The leader of the Brigades is Mohammed Deif, who has held the position since 2002.
The Brigades maintain their own website, including an English language version, which publicizes their aims and activities. It is used to claim responsibility for terrorist attacks and to announce the deaths of its members as a result of Israeli airstrikes.
Hamas's funding comes from a range of both official and private sources. Saudi Arabia and Iran have traditionally been the largest sources of financial aid. Hamas collects taxes within Gaza and has limited access to Palestinian Authority funds. The amount of money earmarked specifically for the Brigades is difficult to ascertain.
Terrorist activity of the organisation
Directly or indirectly engaged in the doing of terrorist acts / Directly or indirectly preparing and/or planning terrorist acts
Since their first suicide bombing in 1993, the Brigades are reported to have killed more than 500 people in more than 350 separate terrorist attacks.

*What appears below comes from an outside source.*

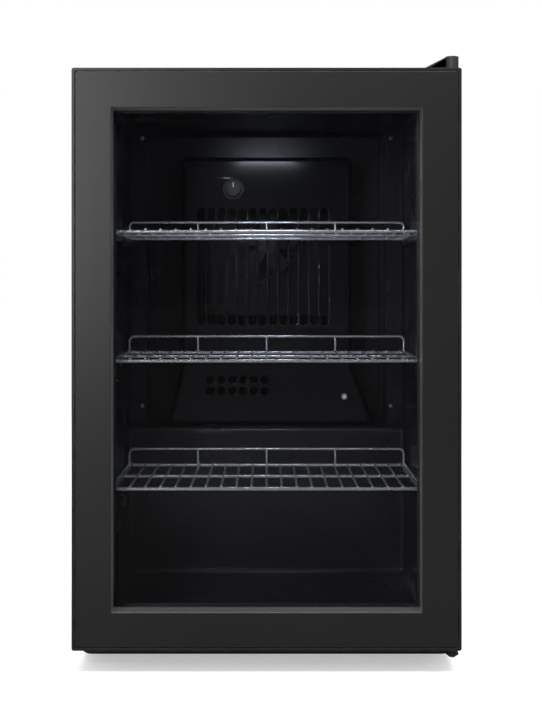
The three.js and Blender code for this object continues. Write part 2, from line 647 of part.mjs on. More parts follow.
function doorFrame() {
  const seat = grown(WINDOW, WINDOW.lip + GAP);
  const rebate = grown(WINDOW, GLASS.overlap + 2);
  const bodyRing = frontRing(DOOR, seat, FRONT, DOOR.back, DOOR.corner);
  const pocket = frontPlate(roundedRect(DOOR.rim - DOOR.half, DOOR.half - DOOR.rim, DOOR.bottom + DOOR.rim,
    DOOR.top - DOOR.rim, DOOR.corner), FRONT - OVERRUN, FRONT + DOOR.fascia + GAP, 2);
  const glassBay = box([-rebate.half, rebate.half], [FRONT + WINDOW.recess, DOOR.back + OVERRUN],
    [rebate.bottom, rebate.top]);
  const bushBore = HINGE.bush + GAP;
  const bores = [[DOOR.bottom - OVERRUN, DOOR.bottom + 26], [DOOR.top - 29, DOOR.top + OVERRUN]]
    .map(([z0, z1]) => rod(bushBore, [HINGE.x, HINGE.y, z0], [HINGE.x, HINGE.y, z1], 20));
  return cut(bodyRing, [pocket, glassBay, ...bores]);
}

function doorFascia() {
  const inset = DOOR.rim + 0.8;
  return frontRing(grown(DOOR, -inset), WINDOW, FRONT, FRONT + DOOR.fascia, DOOR.corner);
}

// The grey lining of the window opening, from the back of the front panel to the glass.
function windowBezel() {
  const front = FRONT + DOOR.fascia + GAP;
  return frontRing(grown(WINDOW, WINDOW.lip), WINDOW, front, FRONT + WINDOW.recess - GAP, WINDOW.corner);
}

function pane(y0) {
  const { half, bottom, top } = grown(WINDOW, GLASS.overlap);
  return box([-half, half], [y0, y0 + GLASS.pane], [bottom, top]);
}

function ringBehindGlass(y0, thickness, width) {
  const outer = grown(WINDOW, GLASS.overlap - 1);
  return frontRing(outer, grown(outer, -width), y0, y0 + thickness, 1);
}

function doorGasket() {
  const back = DOOR.back + GAP + GASKET.thickness;
  return frontRing(GASKET, grown(GASKET, -GASKET.width), DOOR.back + GAP, back, 4);
}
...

Since 2005, however, the majority of the terrorist activity conducted by the Brigades has consisted of small-arms fire and rocket and mortar fire directed at Israeli military assets and communities in the vicinity of Gaza. These attacks, sometimes indiscriminate in nature, have caused significant property damage as well as deaths and injuries to military personnel and civilians. Recent terrorist attacks for which responsibility has been claimed by, or is reliably attributed to, the Brigades have included:
* 7 April 2011: an anti-tank missile struck a school bus near the Gaza strip, destroying the bus and resulting in the death of an Israeli teenager. The Brigades took responsibility for the attack, although they claimed they had not intended to target Israeli schoolchildren, and had mistaken the bus for one carrying Israeli military personnel.
* 1 September 2010: a group of Brigades members wounded two Israeli settlers near Ramallah. A subsequent statement by the Brigades threatened a wave of attacks against Israelis.
* 31 August 2010: four Israeli settlers were shot dead by the same members of the Brigades near the West Bank city of Hebron.
Directly or indirectly assisting in the doing of terrorist acts
The Brigades control supply lines to Iran, where it sends fighters for military training. These same supply lines are used by Palestinian Islamic Jihad for procurement and training. With this arrangement the Brigades are indirectly assisting Palestinian Islamic Jihad in committing terrorist acts.
On the basis of the above information, ASIO assesses Hamas's Izz al-Din al-Qassam Brigades continue to directly and/or indirectly engage in, prepare, plan, assist, advocate or foster the doing of terrorist acts involving threats to life and serious property damage. This assessment is corroborated by information provided by reliable and credible intelligence sources.
In the course of pursuing its objectives Hamas's Izz al-Din al-Qassam Brigades are known to have committed or threatened action:
Other Relevant Information
Links to Australia
There are no known links to Australia.
Level of participation in peace negotiations
There are no current peace negotiations being conducted including the Brigades.
Other designations -
Hamas' Izz al-Din al-Qassam Brigades (the Brigades) are proscribed as a terrorist organisation by the governments of the United Kingdom and New Zealand. Hamas (including the Brigades) has been proscribed as a terrorist organisation by the governments of the United States and Canada. Hamas is also listed by the European Union for the purposes of its anti-terrorism financing measures.
Hamas is also included in the DFAT Consolidated List that refers to United Nationals Council Resolution 1373 in relation to countering financing of terrorism.